Auch die Berliner Underground-Rapperin Lena Stoehrfaktor ist ein wichtiger Teil dieser Szene. Sie füllt mittlerweile mit ihren straighten deutschen Lyrics, die zwischen Politik und Poesie pendeln, auch Clubs wie das SO36. "Pretty World" heißt ihr neues Album, das sie Ende Januar ebendort vorstellt.

Archivbild: Lena Stöhrfaktor, bei Fritz unsigned. (Quelle: Dokfilm)
Lena Stoerfaktor bei Fritz unsigned | Bild: Dokfilm

Mehr Rücksicht, gleiche Power

Und die starken weiblichen Acts wachsen und spielen nicht nur in Berlin. Aus Potsdam zum Beispiel kommt das Protopunk-Duo Mackermassaker.

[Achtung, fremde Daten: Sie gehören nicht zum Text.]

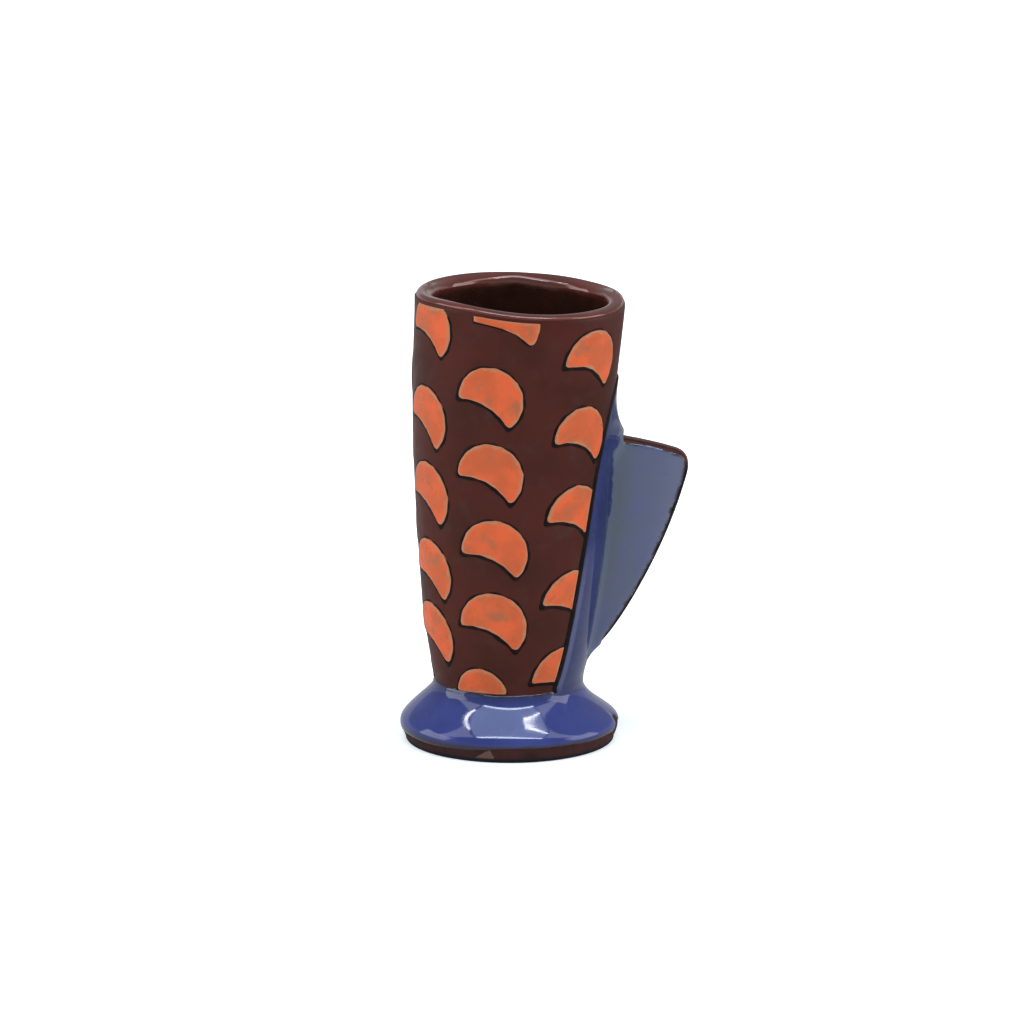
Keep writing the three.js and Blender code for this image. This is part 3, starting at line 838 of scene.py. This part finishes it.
def add_panel_line(skin):
    """The black line round the blue panel: a low bead from the neck, over the fin, and down to the neck."""
    share = np.linspace(-1, 1, PATH_STEPS)
    half_width, spring, crown, bottom = (LINE_ARCH[k] for k in ("half_width", "spring", "crown", "bottom"))
    straight = spring + (bottom - spring) * (np.abs(share) - 0.5) * 2
    turn = share * math.pi
    on_curve = np.abs(share) < 0.5
    across = np.where(on_curve, half_width * np.sin(turn), half_width * np.sign(share))
    height = np.where(on_curve, spring + (crown - spring) * np.cos(turn), straight)
    path = np.stack([across, height], axis=1)
    along = np.gradient(path, axis=0)
    along /= np.linalg.norm(along, axis=1)[:, None]
    normal = np.stack([-along[:, 1], along[:, 0]], axis=1)
    width = LINE_WIDTH * (1 + 0.1 * np.sin(share * 21) + 0.07 * np.sin(share * 47 + 1))
    half_section = ((-0.5, -0.25), (-0.5, 0.02), (-0.32, 0.26))  # share of the width, and lift off the clay
    section = [*half_section, (0, 0.34), *((-reach, lift) for reach, lift in reversed(half_section))]
    rings = []
    for reach, lift in section:
        place = path + normal * (reach * width)[:, None]
        rings.append(on_wall(place[:, 0], place[:, 1], lift))
    points = np.stack(rings, axis=1).reshape(-1, 3)
    index = np.arange(len(points)).reshape(PATH_STEPS, len(rings))
    faces = strip_faces(list(index)) + [tuple(index[0][::-1]), tuple(index[-1])]
    piece = clean_object("panel_line_bead", points, facing_out(points, faces), skin)
    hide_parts("panel_line")


def facing_out(points, faces):
    """The same faces, all turned over if they enclose a negative volume."""
    volume = 0.0
    for face in faces:
        a = points[face[0]]
        for i in range(1, len(face) - 1):
            volume += np.dot(a, np.cross(points[face[i]], points[face[i + 1]]))
    return faces if volume > 0 else [tuple(face[::-1]) for face in faces]


def outside_scale(u, v, shift=(0, 0), grow=0.0):
    """How far a place on the unrolled wall is outside a scale that is shifted and grown."""
    u, v = u - shift[0], v - shift[1]
    disc = np.hypot(u - SCALE_CENTRE[0], v - SCALE_CENTRE[1]) - SCALE_RADIUS
    bite = BITE_RADIUS - np.hypot(u - BITE_CENTRE[0], v - BITE_CENTRE[1])
    return rounded_max(disc, bite, SCALE_CORNER) - grow


def outline_of(outside, heart):
    """Distances from the heart to an outline in every direction, by halving."""
    angles = np.linspace(0, 2 * math.pi, SCALE_STEPS, endpoint=False)
    directions = np.stack([np.cos(angles), np.sin(angles)], axis=1)
    near = np.zeros(SCALE_STEPS)
    far = np.full(SCALE_STEPS, 3 * SCALE_RADIUS)
    for _ in range(30):
        middle = (near + far) / 2
        place = heart + directions * middle[:, None]
        inside = outside(place[:, 0], place[:, 1]) < 0
        near = np.where(inside, middle, near)
        far = np.where(inside, far, middle)
    return directions, near


def heart_of(outside):
    """A place well inside an outline."""
    u, v = np.meshgrid(*2 * [np.linspace(-SCALE_RADIUS, SCALE_RADIUS, 45)])
    weight = np.maximum(0, -outside(u, v)) ** 2
    return np.array([(u * weight).sum(), (v * weight).sum()]) / weight.sum()


def add_scale(name, azimuth, centre, rng, orange, black):
    """One scale: a low pillow of slip and the black line drawn round it."""
    tilt = math.radians(rng.uniform(-TILT_WOBBLE, TILT_WOBBLE) + TURNS.get(name, 0))
    size = rng.uniform(1 - SIZE_WOBBLE, 1 + SIZE_WOBBLE) * SMALL_SCALES.get(name, 1)

    def turned_uv(u, v):
        return (
            (u * math.cos(tilt) + v * math.sin(tilt)) / size,
            (v * math.cos(tilt) - u * math.sin(tilt)) / size,
        )

    def cut(u, v, clear):
        """How far a place is above or below the scales' limits, or too near the panel's black line."""
        z = centre + v
        across = u + azimuth * body_radius(z)
        level = np.maximum(z - SCALE_CEILING, SCALE_FLOOR - z)
        return np.maximum(level, clear - outside_arch(across, z))

    def pad(u, v):
        wobble = 0.07 * np.sin(u * 1.7 + azimuth * 9) * np.sin(v * 1.9 + centre)
        return np.maximum(outside_scale(*turned_uv(u, v)) + wobble, cut(u, v, 0.42 * LINE_WIDTH))

    def ring(u, v):
        wobble = 0.1 * np.sin(u * 1.3 + centre) + 0.08 * np.sin(v * 2.1 + azimuth * 7)
        drawn = outside_scale(*turned_uv(u, v), RING_SHIFT, THIN_RINGS.get(name, RING_WIDTH)) + wobble
        return np.maximum(np.minimum(drawn, pad(u, v) - 0.15), cut(u, v, 0.3 * LINE_WIDTH))

    heart = heart_of(pad)
    directions, reach = outline_of(pad, heart)
    _, ring_reach = outline_of(ring, heart)

    def ring_points(distance, lift):
        place = heart + directions * distance[:, None]
        return on_wall(place[:, 0], centre + place[:, 1], lift, azimuth)

    sunk, crest = -0.2, 0.31  # lift of the pillow's underside and of its middle
    steps = ((0, sunk), (0, 0.06), (0.06, 0.15), (0.18, 0.22), (0.4, 0.27), (0.8, 0.29), (1.5, 0.3))
    levels = [(np.maximum(reach - inward, reach * 0.4), lift, inward) for inward, lift in steps]
    levels += [(reach * 0.3, crest, 2.5)]
    points = np.concatenate([ring_points(distance, lift) for distance, lift, _ in levels])
    edge = np.concatenate([np.full(SCALE_STEPS, inward, float) for _, _, inward in levels])
    tips = np.concatenate([ring_points(0 * reach, lift)[:1] for lift in (crest, sunk)])
    index = np.arange(len(points)).reshape(-1, SCALE_STEPS)
    faces = strip_faces(list(index))
    faces += fan_faces(index[-1], len(points), False) + fan_faces(index[0], len(points) + 1, True)
    points = np.concatenate([points, tips])
    edge = np.concatenate([edge, [3, 0]])
    piece = clean_object(f"slip.{name}", points, facing_out(points, faces), orange, edge=edge)
    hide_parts(f"scale_{name}")

    width = np.maximum(ring_reach - reach, 0)
    drawn = smoothstep(0.02, 0.25, width)
    section = ((-0.3, sunk), (-0.1, 0.08), (0.15, 0.13), (0.5, 0.15), (0.85, 0.1), (1, 0.0), (1, sunk))
    loops = []
    for share, lift in section:
        distance = reach + np.where(share < 0, share, share * width)
        loops.append(ring_points(distance, lift * drawn - 0.25 * (1 - drawn)))
    points = np.concatenate(loops)
    index = np.arange(len(points)).reshape(len(loops), SCALE_STEPS)
    faces = strip_faces([*index, index[0]])
    outline = clean_object(f"outline.{name}", points, facing_out(points, faces), black)


def add_scales(orange, black):
    """Every scale of every column, numbered from the top."""
    rng = np.random.default_rng(7)
    for column, (azimuth, tops, drifts) in COLUMNS.items():
        for row, (top, drift) in enumerate(zip(tops, drifts), start=1):
            angle = math.radians(azimuth + drift)
            add_scale(f"{column}_{row}", angle, top - SCALE_RISE, rng, orange, black)


# --- Stage ---

WINDOW_HEIGHT = 0.7  # metres
DOWN = (0, 0, -1)


def add_stage(name, points, faces):
    """A pale surface that glows, less so near the cup, where the weaker glow paints a darker contact shadow,
    and that stays white in the picture. Glaze sees it dimmed, as it would see a white sheet in a dark room,
    and dimmer still in a band to the right."""
    skin = Skin(name, Roughness=0.6, Specular_IOR_Level=0.1, Base_Color=(0.8, 0.8, 0.8, 1))
    skin.shader.inputs["Emission Color"].default_value = (0.86, 0.95, 1, 1)
    nodes = skin.tree.nodes
    distance = nodes.new("ShaderNodeVectorMath")
    distance.operation = "LENGTH"
    skin.link(skin.place, distance.inputs[0])
    # The glow is weaker within a few centimetres of the cup, which paints a darker contact shadow round the
    # foot.
    shadowed_near_cup, away = 0.5, 1.15
    glow = skin.range(distance.outputs["Value"], 0.026, 0.05, shadowed_near_cup, away)
    skin.link(glow, skin.shader.inputs["Emission Strength"])

    split = nodes.new("ShaderNodeSeparateXYZ")
    skin.link(skin.place, split.inputs[0])
    reflected, in_band = 0.55, 0.2
    before_band = skin.range(split.outputs["X"], 0.1, 0.14, reflected, in_band)
    after_band = skin.range(split.outputs["X"], 0.24, 0.3, in_band, reflected)
    dimmed = nodes.new("ShaderNodeEmission")
    skin.link(skin.math("MAXIMUM", before_band, after_band), dimmed.inputs["Strength"])
    seen = nodes.new("ShaderNodeMixShader")
    skin.link(nodes.new("ShaderNodeLightPath").outputs["Is Glossy Ray"], seen.inputs[0])
    skin.link(skin.shader.outputs[0], seen.inputs[1])
    skin.link(dimmed.outputs[0], seen.inputs[2])
    skin.link(seen.outputs[0], nodes["Material Output"].inputs["Surface"])
    mesh = bpy.data.meshes.new(name)
    mesh.from_pydata(points, [], faces)
    mesh.materials.append(skin.material)
    surface = bpy.data.objects.new(name, mesh)
    bpy.context.scene.collection.objects.link(surface)


def add_floor():
    """A plain white table that runs out of sight to a low white screen all round."""
    radius, height, count = 7.0, 1.6, 48
    angles = np.linspace(0, 2 * math.pi, count, endpoint=False)
    low = [(radius * math.cos(a), radius * math.sin(a), 0) for a in angles]
    high = [(x, y, height) for x, y, _ in low]
    add_stage("table", low, [tuple(range(count))])
    index = np.arange(2 * count).reshape(2, count)
    add_stage("screen", low + high, [face[::-1] for face in strip_faces(list(index))])


def add_lamp(name, place, facing, size, radiance, colour=(1, 1, 1), turn=0.0):
    """A rectangular lamp that faces a direction, in metres. turn, in degrees, turns it in its own plane."""
    light = bpy.data.lights.new(name, "AREA")
    light.shape = "RECTANGLE"
    light.size, light.size_y = size
    light.energy = radiance * math.pi * size[0] * size[1]
    light.color = colour
    lamp = bpy.data.objects.new(name, light)
    lamp.location = place
    aim = Vector(facing).to_track_quat("-Z", "Y") @ Quaternion((0, 0, 1), math.radians(turn))
    lamp.rotation_euler = aim.to_euler()
    bpy.context.scene.collection.objects.link(lamp)


def add_bar(name, start, end, width, radiance):
    """A bright bar just below the window, from one place to another, given as (x, y) in metres."""
    along = np.subtract(end, start)
    middle = np.add(start, end) / 2
    turn = math.degrees(math.atan2(along[1], along[0]))
    add_lamp(name, (*middle, WINDOW_HEIGHT - 0.02), DOWN, (np.hypot(*along), width), radiance, turn=turn)


def add_light():
    """A dim room with a bluish window overhead, its hot sill and bars, and soft panels and walls at the
    sides. The sill and the bars are lower than the window, which would hide them otherwise."""
    world = bpy.data.worlds.new("room")
    world.use_nodes = True
    world.node_tree.nodes["Background"].inputs["Color"].default_value = (1, 1, 1, 1)
    world.node_tree.nodes["Background"].inputs["Strength"].default_value = 0.28
    bpy.context.scene.world = world

    add_lamp("window", (0, -0.13, WINDOW_HEIGHT), DOWN, (0.66, 0.27), 3.2, (0.66, 0.8, 1))
    add_lamp("window_sill", (0, -0.262, WINDOW_HEIGHT - 0.01), DOWN, (0.66, 0.05), 16, (0.8, 0.9, 1))
    add_bar("bar_right", (0.125, -0.108), (0.33, -0.062), 0.016, 26)
    add_bar("bar_left", (-0.375, 0.04), (-0.335, -0.085), 0.022, 22)
    add_lamp("panel_left", (-0.73, -0.135, WINDOW_HEIGHT), DOWN, (0.74, 0.23), 2)
    add_lamp("panel_right", (0.72, -0.1, WINDOW_HEIGHT), DOWN, (0.74, 0.22), 2)
    for side, name in ((-1, "left"), (1, "right")):
        add_lamp("wall_" + name, (0.95 * side, -0.05, 0.35), (-side, 0, -0.3), (0.7, 0.55), 2.5)


def add_camera():
    """A long lens, a little above the cup, with the fin to the right."""
    distance = 2.1
    frame_width = 0.2154  # at the cup
    camera = bpy.data.cameras.new("camera")
    camera.sensor_width = 36
    camera.lens = camera.sensor_width * distance / frame_width
    camera.clip_end = 60
    eye = bpy.data.objects.new("camera", camera)
    aim = Vector((0.00177, 0, 0.0473))
    elevation = math.radians(13.7)
    eye.location = aim + distance * Vector((0, -math.cos(elevation), math.sin(elevation)))
    eye.rotation_euler = (aim - eye.location).to_track_quat("-Z", "Y").to_euler()
    bpy.context.scene.collection.objects.link(eye)
    bpy.context.scene.camera = eye


add_camera()
add_light()
add_floor()
brown = brown_slip()
black = black_line()
add_beaker(brown)
add_fin(fin_slip())
add_foot(bare_clay())
add_liner(liner_glaze())
add_blue_glaze(blue_glaze())
add_panel_line(black)
add_scales(orange_slip(), black)
bpy.context.scene.view_settings.view_transform = "Standard"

Zwei Frauen an Drums und Gitarre oder manchmal sogar ganz ohne Gitarre, die sich auf Musik komplett ohne Schnörkel konzentrieren und mit einer ähnlichen Message wie Deutsche Laichen oder Lena Stoehrfaktor auf die Bühne gehen.

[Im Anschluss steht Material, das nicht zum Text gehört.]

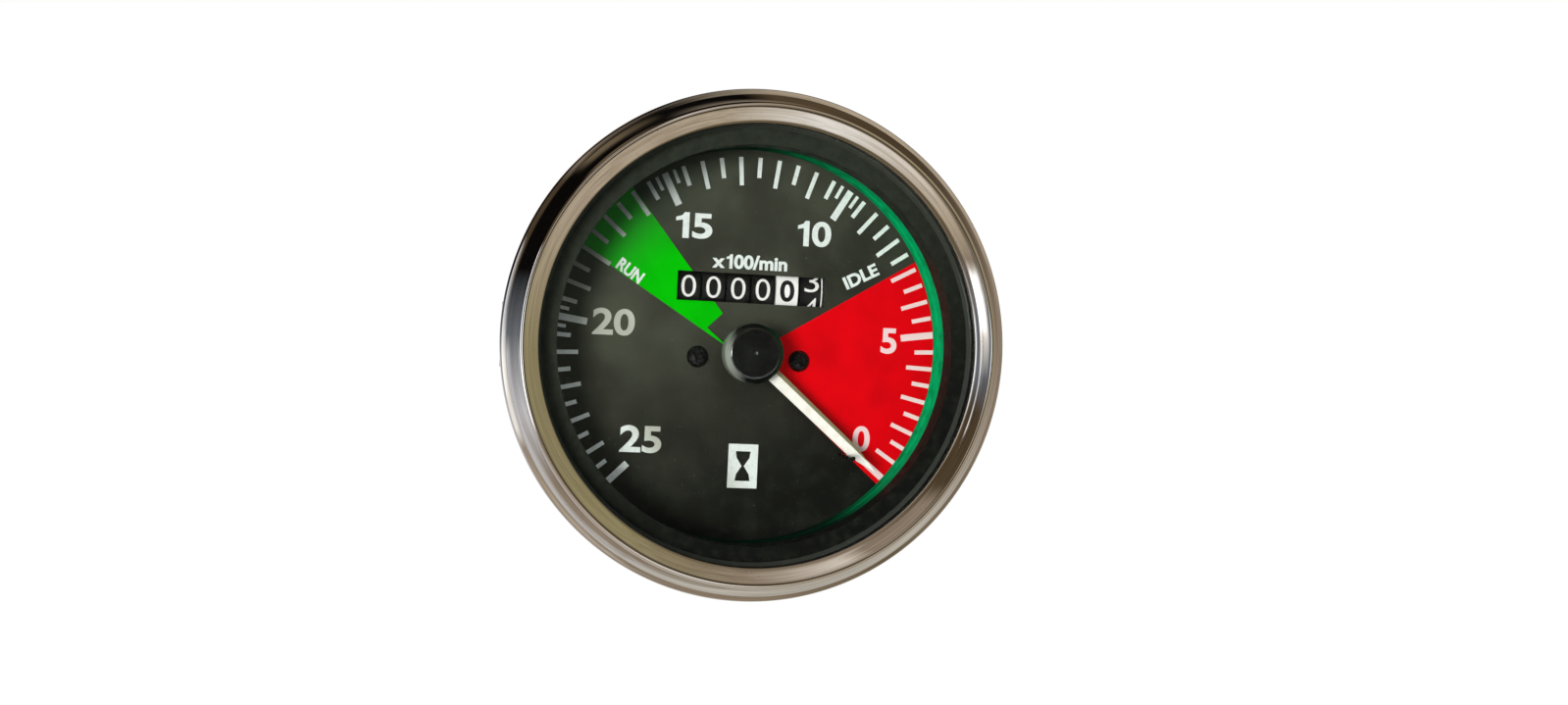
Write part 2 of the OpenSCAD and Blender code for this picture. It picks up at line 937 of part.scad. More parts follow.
module hairspring_stud() {
    color(brass)
        placed()
            translate([spring_r + spring_t / 2 + stud_pin_d / 2, axis_y, 0])
                rod(stud_pin_d / 2, bridge_front, collet_bottom + collet_h);
}

// Strip across the two posts that holds the spindle's front bush
module spindle_bridge() {
    end_r = pillar_d / 2 + 0.8;
    color(steel)
        placed()
            difference() {
                translate([0, 0, bridge_back])
                    linear_extrude(height = bridge_t) {
                        for (spot = dial_screw_spots())
                            translate(spot)
                                circle(r = end_r);
                        translate([screw_x - screw_span / 2, axis_y - screw_drop - end_r])
                            square([screw_span, 2 * end_r]);
                        translate([0, axis_y])
                            circle(r = bush_d);
                        translate([0, axis_y - bush_d / 2])
                            square([spring_r + 2 * stud_pin_d, bush_d]);
                    }
                for (spot = dial_screw_spots())
                    translate(spot)
                        rod(post_stud_d / 2 + hole_gap, bridge_back - 1, bridge_front + 1);
                translate([0, axis_y, 0])
                    rod(bush_d / 2, bridge_back - 1, bridge_front + 1);
            }
}

module front_bush() {
    color(brass)
        placed()
            translate([0, axis_y, 0])
                ring(bush_d / 2, spindle_d / 2 + run_gap, bridge_back - 0.5, bridge_front + bush_flange_h);
}

module rear_bush() {
    color(brass)
        placed()
            translate([0, axis_y, 0])
                ring(bush_d / 2, spindle_d / 2 + run_gap, plate_back, plate_front + 1);
}

// Cheek that carries the counter's axle and the carriers' rod
module cheek(left) {
    bottom = lay_y + third_worm_r + third_module + cheek_gap;
    nose_r = cheek_top_margin + 1.5;
    translate([left, 0, 0])
        rotate([90, 0, 90])
            linear_extrude(height = cheek_t)
                difference() {
                    union() {
                        translate([bottom, plate_front - 0.1])
                            square([rod_y + nose_r - bottom, drum_z - plate_front + 0.1]);
                        translate([drum_y, drum_z])
                            circle(r = nose_r);
                        translate([rod_y, drum_z])
                            circle(r = nose_r);
                        translate([drum_y, drum_z])
                            square([rod_y - drum_y, nose_r]);
                    }
                    translate([drum_y, drum_z])
                        circle(d = axle_d);
                    translate([rod_y, drum_z])
                        circle(d = axle_d);
                }
}

// Die-cast plate with two cheeks, two dial pillars and three legs down to the case
module movement_frame() {
    color("#a4a6a6")
        placed()
            difference() {
                union() {
                    rod(plate_r, plate_back, plate_front);
                    cheek(cheek_right);
                    cheek(cheek_left - cheek_t);
                    for (spot = dial_screw_spots())
                        translate(spot)
                            rod(pillar_d / 2, plate_front - 0.1, bridge_back);
                    for (spot = leg_spots)
                        translate(spot)
                            rod(leg_d / 2, case_floor, plate_back + 0.1);
                    translate([lay_x, lay_y, 0])
                        rod(gear_shaft_d / 2 + 1.6, plate_front - 0.1, plate_front + 4);
                }
                for (spot = lamp_spots)
                    translate(spot)
                        rod(lamp_notch_d / 2, plate_back - 1, plate_front + 1);
                for (spot = dial_screw_spots())
                    translate(spot)
                        rod(post_stud_d / 2, bridge_back - post_stud_len, bridge_back + 1);
                for (spot = leg_spots)
                    translate(spot)
                        rod(case_screw_d / 2, case_floor - 1, case_floor + case_screw_len);
                translate([lay_x, lay_y, 0])
                    rod(gear_shaft_d / 2 + run_gap, plate_back - 1, plate_front + 5);
                translate([0, axis_y, 0])
                    rod(bush_d / 2, plate_back - 1, plate_front + 1);
            }
}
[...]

Dass bei allen offensiv feministischen Texten auch gelacht werden darf, sagt vielleicht auch schon der überspitzte Name: Mackermassaker. Muss man ja erst mal drauf kommen.

Bei den Live-Auftritten viele dieser Bands und Künstlerinnen fällt auf: Es sind mehr Frauen im Publikum als sonst. Es herrscht ein ganz anderer Vibe. Weniger aggressiv, rücksichtsvoller, angenehmer und trotzdem geht es genau so feierwütig zur Sache. Wenn man das berücksichtigt, sind Konzerte von weiblich besetzten Bands eigentlich sogar oft besser als die ihrer männlichen Kollegen.